Rhodes told jurors he was concerned that members of law enforcement, military, firefighters and emergency response services who took an oath to serve the U.S. — like he did in the Army — needed to be made aware of “what the Constitution says — what the rights of people are.”

So he formed the Oath Keepers partly as a way to reach out and teach them that there are some situations in which they must resist unlawful orders, even from their superiors, telling the jury he wanted to make sure they “knew where their lines were.”

But the “biggest point” for the Oath Keepers, Rhodes testified, was that all members have an obligation to do volunteer firefighter or emergency response services. This, he said, was why the Oath Keepers would recruit retired members of law enforcement, military or emergency response services.

Rhodes denied that his organization is racist, telling the jury his family is largely Filipino, and he would “never tolerate it if we found someone that was a racist.” Conceding that the Oath Keepers has “found a few” racist members over the years, Rhodes said these individuals were kicked out.

The first big event of the newly minted Oath Keepers was in Ferguson, Missouri, following the police shooting of Michael Brown, an unarmed Black man. Rhodes said his group of Oath Keepers helped protect a Black woman’s bakery after rioters broke the store windows and vowed to come back and burn down all buildings on the street.

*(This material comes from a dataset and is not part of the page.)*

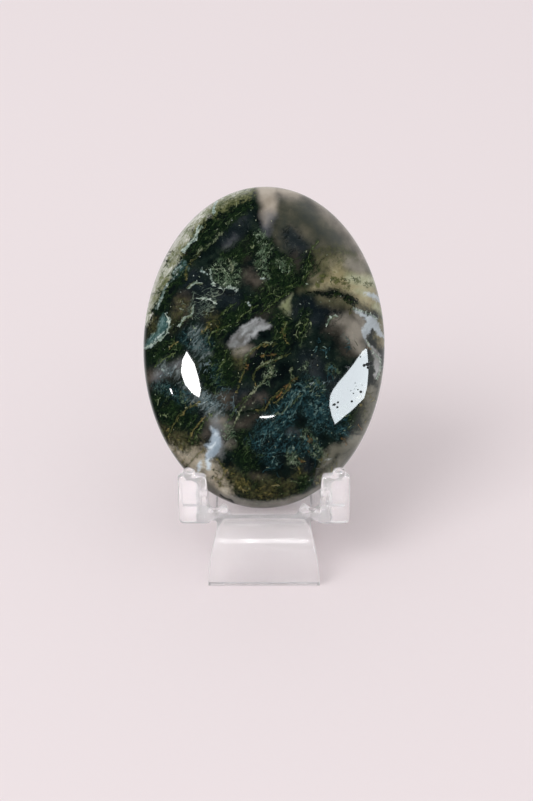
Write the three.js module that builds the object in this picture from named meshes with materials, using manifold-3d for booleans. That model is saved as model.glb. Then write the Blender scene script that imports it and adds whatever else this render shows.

To ward off any wrongdoers, Rhodes said, this woman and other nearby minority business owners gave the Oath Keepers permission to stand on the roofs of their buildings.

Rhodes agreed that the Oath Keepers support the “right to protest,” but he said police were deploying tear gas and using their rifle scopes to look at protesters when they should have been using binoculars. Instead of standing back or trying to shut down the whole protest, he said, police should have gone into the crowd to find “actual troublemakers” to arrest.

Local police were “kind of embarrassed,” he said, because the Oath Keepers were “showing them how to do it right” while “also respecting the rights of the protesters.”

Rhodes differentiated his group from another right-wing organization that also has several members charged with seditious conspiracy in connection with the Capitol riot. Rhodes said it has been the “general MO” for the Oath Keepers at various events — whether they be natural disaster clean-ups, protests or rallies — to stay calm, “unlike the Proud Boys who want to go and street fight.”

The Oath Keepers founder said he would “never tolerate” a member becoming violent during a mission — a stance that is at odds with testimony delivered earlier in the trial by a government witness. Rhodes also said no Oath Keepers members had ever been charged with a crime while at an event, “until now.”

He also talked about the pro-Trump Million MAGA March that the Oath Keepers attended on Nov. 14, 2020 — just days after the election. Event speakers reached out for security detail to escort them during the event, he said, because, unless someone is willing to pay lots of money, “you’re kind of stuck.” They also planned to help elderly, civil veterans, women and family if they needed such assistance, he said.

Rhodes repeated a conspiracy theory about the loosely organized Antifascist movement, saying he witnessed “a pattern unfortunately across the country after Trump events” in which “Antifa would try to come out and attack."

“When they walk out of that Trump rally, they have nothing on ‘em, and Antifa knows that, and they’ll attack them with pepper spray,” he said.

Despite video evidence capturing the thousands of Trump supporters who stormed the Capitol on Jan. 6, there was a push from the far-right to insist without evidence that "Antifa" stirred up the riot.

Rhodes is expected to resume testimony on Monday. None of his four co-defendants, Thomas Caldwell, 68; Kelly Meggs, 53; Kenneth Harrelson, 41; and Jessica Watkins, 40, are expected to testify.

Prosecutors have brought charges for seditious conspiracy, which carries a maximum sentence of up to 20 years in prison. It requires prosecutors to prove to the jury that the accused Oath Keepers had an actual agreement to "overthrow, put down, or to destroy by force" the U.S. government.  

The Justice Department so far has charged more than 880 people in connection with the Capitol riot. As of Oct. 6, about 313 people have pleaded guilty to misdemeanors, about 99 have pleaded guilty to felonies. Approximately 152 people have been sentenced to a period of incarceration.